La Circunstancia avanza conquistando al lector a través de su narradora y protagonista, una bestia cautivante, una digna hija del capital agrícola, una experta en las artes pictóricas que se sabe dueña de cosas que el resto del mundo no tiene. Quizás el armazón del texto sea lo primero que cae cuando se pasan algunas páginas: sirve para persuadir al lector de que hay que leer la novela para entender el crimen que compromete al personaje, pero eso se desvanece cuando Kendell empieza a ejercer ese dudoso buen gusto de contar sin tapujos todo, sabiendo que no nació para perder nada. De ahí que, en el final, el envoltorio del crimen importe poco: la señora Kendell le gana a cualquier enigma.

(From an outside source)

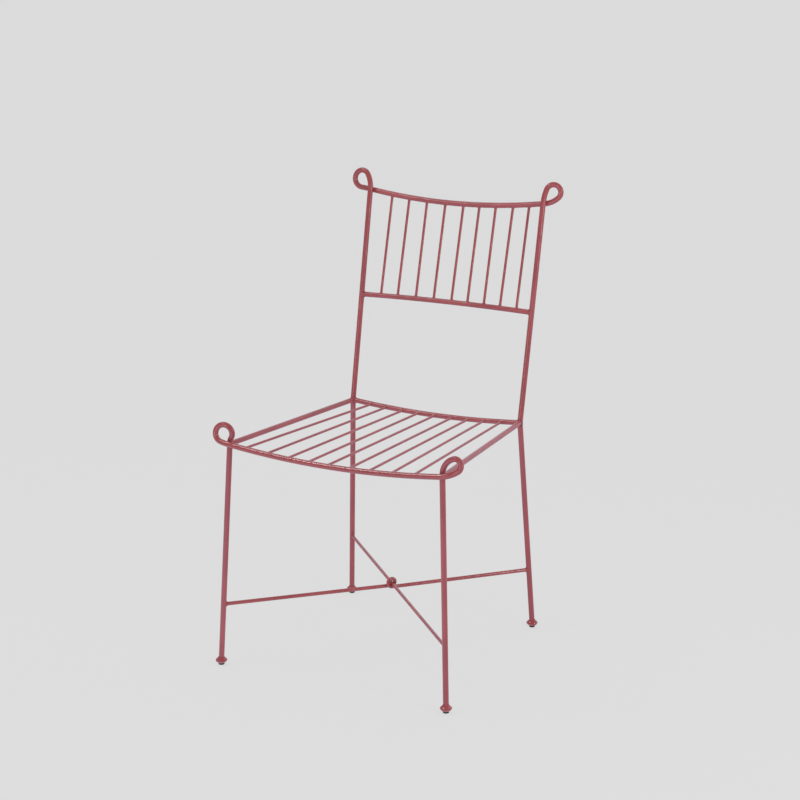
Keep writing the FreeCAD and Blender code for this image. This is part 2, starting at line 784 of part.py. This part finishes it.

Consiglio logra un equilibrio perfecto entre la prosa y el verso, logrando momentos deslumbrantes en la escritura. A la hora de recordar a su maestro de pintura, con el que luego tendrá un affaire, la señora Kendell dice: “Para Papaccio, comer era enamorarse. En particular esta vez que traigo a cuento, tragaba como quien roba una tradición”. La precisión de la última línea, la lírica ajustada a la historia que se quiere contar, el tono oral de la frase, todo eso evidencia la maestría de uno de los mejores escritores locales que, a fuerza de oficio, todavía insisten en nuestro panorama. Consiglio logra lo que mejor puede sacar de su saber hacer: una historia de alguien que mira con distancia hasta su propia vida, sin comprometerse con nada, pero no escatimando ningún detalle. Es que el mal, a diferencia del bien, como bien lo muestra la señora Kendell, no tiene nada que ocultar.